Newsom aims to stabilize Calif. P&C market, lure back insurers
An executive order signed last week by Gov. Gavin Newsom to try and stabilize the straining California’s property and casualty insurance market and lure reluctant insurers back to the state contained some long sought-after industry provisions but it’s too soon to say it will meet its goals.
Three main components of the order, which was immediately embraced by the state’s insurance commissioner, essentially will allow insurers to consider future climate risks when calculating their rates, something that had been prohibited. It also allows for reinsurance costs to be included in the rate change calculations that can be passed on to consumers. In return for those concessions, the department of insurance will require carriers to cover homeowners in wildfire-prone parts of the state at 85% of their statewide coverage. For example, if a company provides 10% of the homeowner polices across California, they would be required to provide 8.5% of the coverage in “at-risk” areas.
Several major insurance companies, representing more than 60% of the P&C market, had abandoned the state or reduced coverage in California because of the increasing wildfire risks. Both State Farm and Allstate said they would not issue new policies while Farmers capped the number of new homeowners policies each month, severely reducing the options for homeowners in high-risk areas. No word from them yet if the executive order will change their decisions.
“These proposals to permit insurers to price catastrophe risk with forward-looking projections will be a game changer in improving market conditions,” said Roger Arnemann, general manager of Guidewire Analytics, an insurance data research and software company. “The current requirements that relied solely on historical data were outdated in a time when weather and natural catastrophe events are changing rapidly.”
Insurability factors
Despite current challenges, the state of California is highly insurable, Arnemann believes, provided the right regulations are in place – and the right risk analytics are employed.
Guidewire HazardHub data shows that more than 90% of the property damage in California is concentrated in just 10% of the state. Homes in these areas are 50 times more likely to suffer wildfire damage. With the right regulatory structure and the right data and risk analytics, California’s insurers can more accurately identify, price, and account for risk at the individual property level and the portfolio level, Arnemann said.
According to Guidewire’s data, with an average of 8,273 wildfires per year, California is the state most prone to wildfire risk. Over the past decade, the state has seen an average of 933,000 acres burned yearly by wildfires. California is the nation’s largest P&C market with more than $11 billion in homeowners and fire insurance premiums written.

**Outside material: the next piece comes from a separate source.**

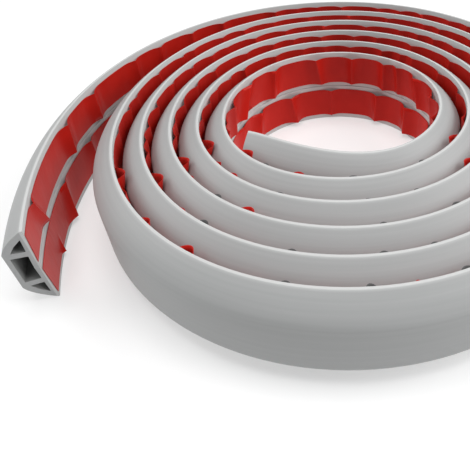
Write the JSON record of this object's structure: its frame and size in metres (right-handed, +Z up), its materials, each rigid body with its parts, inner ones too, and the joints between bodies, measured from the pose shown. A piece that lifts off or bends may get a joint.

“The technology and data exist to examine over thirty data elements correlated with higher wildfire risk – and to map and define that risk at the exact property address level,” said Arnemann.
Calif. Proposition 103 contributed to ‘crisis’
The state’s 35-year-old Proposition 103 is largely blamed for leaving the state unable to keep pace with national trends and product innovations.
A new white paper by International Center for Law & Economics said 1988’s Prop 103 rating system, which was intended to protect consumers from arbitrary insurance rates and encourage a competitive marketplace, was “slow, imprecise, inflexible, unpredictable,” and was of questionable value to the state’s unique rate-intervenor system.
“Prop 103’s suppression of property-insurance rates in the private market has contributed to an availability crisis and the shunting of policyholders into the surplus-lines market and the California FAIR Plan, both of which will inevitably have to raise rates accordingly to be able to meet their obligations,” the ICLE authors wrote. “Prop 103 has created an insurance market that struggles to work efficiently even in the best of times and is virtually impossible to sustain in periods of acute stress.”
Ricardo Lara, the state’s insurance commissioner, conceded as much in a press conference last Thursday in which he praised “emergency regulatory action” to address the declining options for California home and business owners.
Insurance commissioner cites current issues
“The current regulatory framework does not meet our needs,” Lara said. “Can consumers get the insurance they need? Can they get it today? And the answer, in all honesty, is no.”
But some are skeptical the new revisions will achieve their goals and sit well with consumers. Moreover, there isn’t enough hazard mitigation measures in the new rules, they said. Although it could have been worse.
“My reaction to Lara’s proposal is that a tradeoff of expanded coverage for higher rates is in my opinion preferable to the outlines of the deal that was reportedly being negotiated by Lara in the final weeks of the legislature,” said Jordan Haedtler, a climate financial policy consultant. “It seems like a very precarious moment to statutorily weaken Prop 103 and institute a charge on all California policyholders.”
Haedtler says he believes the Legislature will have to go back to the drawing board next year.
“Hopefully they’ll pursue a publicly inclusive process is for legislation that includes regulatory reforms like inclusion of wildfire risk in the formula for capital requirements; stronger incentives for homeowners to adopt climate resilience/hazard mitigation measures; and better transparency in the models that Lara’s proposal contemplates authorizing,” he said.